事例で理解しやすく

 「MT(Maharanobis Taguchi)システムの適用例の1つが、アルプス電気におけるマイクロスイッチの出荷検査だ。そのきっかけになったのが、マイクロスイッチで発生した糸くず混入不良」。新しい検査手法の1つであるMTシステムの解説中、講師の立林和夫氏が紹介した事例の1つである。

 アルプス電気はスイッチの作動力と復帰力に関し、所定のストロークのときに所定の荷重範囲に入るかどうかで良/ 不良を判定していた。だが、この方法では糸くず混入不良を把握できなかった。実は、同スイッチの場合、良品における荷重はストロークに応じて決まる、ある領域に収まる。しかし、この領域に入るからといって必ずしも良品とはいえなかったのだ。

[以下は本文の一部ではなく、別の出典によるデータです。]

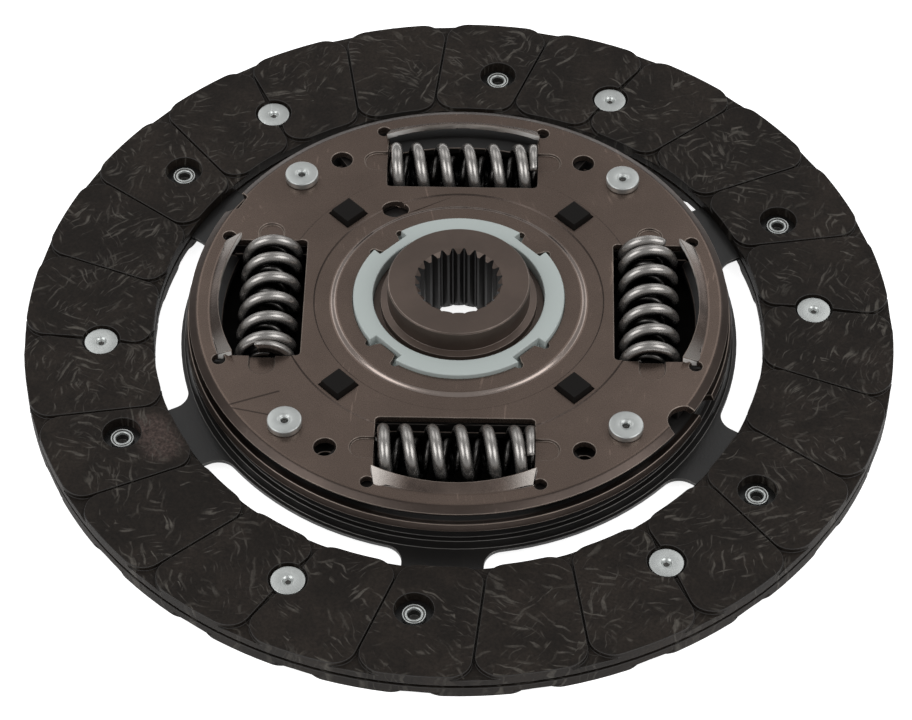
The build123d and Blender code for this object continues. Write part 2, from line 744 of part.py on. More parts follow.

 そこで、同社が目を付けたのが、良品では、あるストロークで荷重が大きめだったら別のストロークでも荷重は大きめになること。各ストロークにおける荷重の相関関係を考慮して良/不良を判断することだった。まさに、さまざまな特性の相関関係を考慮して、良品のパターンからのずれの大きさで良/ 不良を判断するMTシステムの概念そのものである。手法の本質を理解できるように、事例を交えて具体的に解説する、経験豊富な立林氏ならではの講義だった。